** START OF Recorded information **
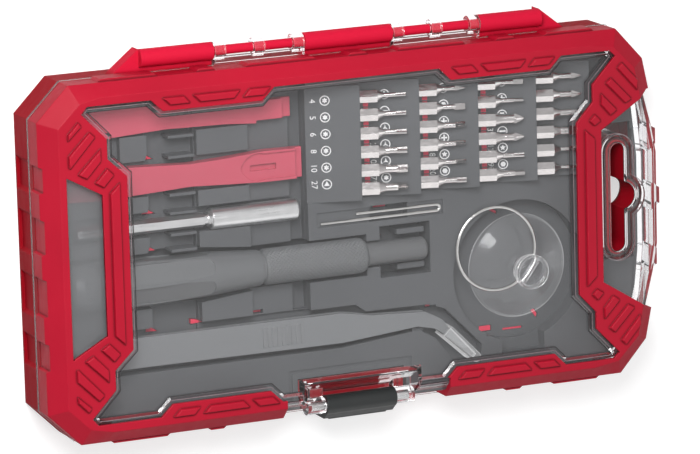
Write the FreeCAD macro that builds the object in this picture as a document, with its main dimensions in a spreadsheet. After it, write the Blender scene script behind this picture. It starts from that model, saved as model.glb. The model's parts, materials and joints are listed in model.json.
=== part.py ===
"""Precision screwdriver set in a hinged case, modelled in millimetres.

Frame: +X along the case, +Y towards the hinge, +Z out of the lid.
Origin: centre of the case's flat back face.
"""
import FreeCAD, Part
import math
import os
from FreeCAD import Placement, Rotation, Vector

# ---------------------------------------------------------------- driving dimensions
DIMENSIONS = [
    ("base_height", 12.0, "back face to parting plane"),
    ("lid_corner_height", 20.0, "back face to the lid's outer top edge"),
    ("case_height", 24.0, "back face to the top of the lid frame"),
    ("parting_gap", 0.05, "gap between base and lid"),
    ("base_floor", 2.0, "floor thickness of the base"),
    ("base_wall", 2.0, "wall thickness of the base"),
    ("ledge_width", 1.4, "inner ledge that carries the tray"),
    ("ledge_height", 10.3, "top of the tray ledge"),
    ("frame_wall", 2.1, "thickness of the lid frame at the sides"),
    ("frame_cover", 1.1, "thickness of the lid frame on top"),
    ("frame_gap", 0.05, "gap between lid frame and lid window"),
    ("pad_rise", 0.9, "height of the raised pads on the frame"),
    ("pad_slant", 0.75, "inset of a raised pad's top edge"),
    ("window_wall", 1.6, "wall thickness of the clear lid"),
    ("pane_recess", 0.6, "depth of the pane below its border"),
    ("flange_height", 1.0, "height of the clear lid's lower flange"),
    ("tray_top", 13.0, "top face of the tray"),
    ("tray_skin", 1.4, "wall thickness of the tray"),
    ("shelf_level", 10.0, "tray level that carries the flat tools"),
    ("finger_level", 7.6, "floor of the finger recesses"),
    ("hinge_y", 61.1, "hinge axis, from the case centre"),
    ("barrel_radius", 2.85, "hinge barrel"),
    ("rod_radius", 1.5, "hinge rod between the barrels"),
    ("running_gap", 0.05, "radial clearance of every turning fit"),
    ("latch_y", -54.1, "latch pivot, from the case centre"),
    ("latch_z", 19.5, "latch pivot above the back face"),
    ("latch_radius", 3.1, "latch barrel"),
    ("latch_start", -11.2, "left end of the latch"),
    ("latch_end", 12.6, "right end of the latch"),
    ("latch_pin_radius", 1.0, "latch pivot pin"),
    ("driver_y", -9.0, "driver axis, from the case centre"),
    ("driver_z", 12.0, "driver axis above the back face"),
    ("hex_flats", 4.0, "across flats of bits and extension"),
    ("socket_gap", 0.05, "clearance on each flat of a hex socket"),
    ("bit_length", 28.0, "length of one bit"),
    ("bit_tilt", 17.0, "rise of the bits in the rack, degrees"),
    ("bit_pitch_x", 20.4, "distance between bit columns"),
    ("bit_pitch_y", 5.9, "distance between bit rows"),
    ("bit_first_x", 4.4, "first column, where the bits leave their sockets"),
    ("bit_first_y", 12.9, "lowest row of bits"),
    ("bit_axis_z", 13.9, "bit axis where it leaves its socket"),
    ("bit_hidden", 12.0, "length of a bit inside its socket"),
    ("extension_y", 8.4, "extension axis, from the case centre"),
    ("extension_z", 12.0, "extension axis above the back face"),
    ("sleeve_radius", 3.4, "radius of the extension's sleeve"),
    ("cup_x", 62.3, "suction cup axis"),
    ("cup_y", -19.6, "suction cup axis"),
    ("ring_radius", 13.4, "suction cup ring, to the wire's centre"),
    ("ring_wire", 0.55, "wire radius of the ring"),
    ("ring_hole_z", 15.5, "height of the ring's hole in the knob"),
    ("ring_tilt", 3.5, "slope of the resting ring, degrees"),
    ("arm_thickness", 1.0, "thickness of a tweezer arm"),
    ("arm_level", 10.3, "underside of the lower tweezer arm"),
    ("arm_opening", 1.0, "angle between the tweezer arms, degrees"),
]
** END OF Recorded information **
**Exercise description:**
Everything from the first line of the material through the line containing "from FreeCAD import" is to be printed exactly; lines after that are to be left out.

**Task result:**
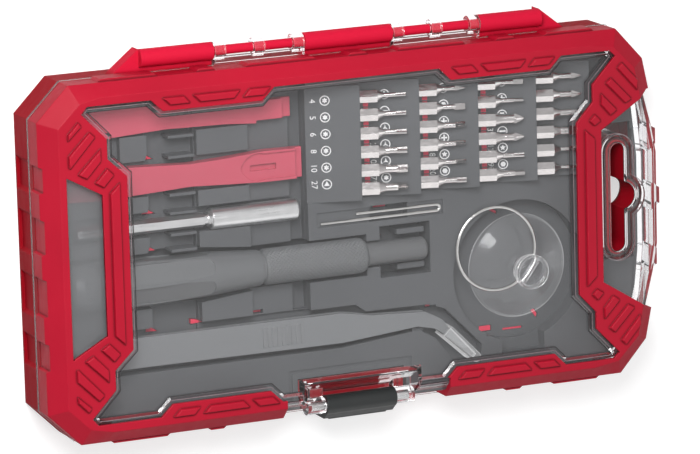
Write the FreeCAD macro that builds the object in this picture as a document, with its main dimensions in a spreadsheet. After it, write the Blender scene script behind this picture. It starts from that model, saved as model.glb. The model's parts, materials and joints are listed in model.json.
=== part.py ===
"""Precision screwdriver set in a hinged case, modelled in millimetres.

Frame: +X along the case, +Y towards the hinge, +Z out of the lid.
Origin: centre of the case's flat back face.
"""
import FreeCAD, Part
import math
import os
from FreeCAD import Placement, Rotation, Vector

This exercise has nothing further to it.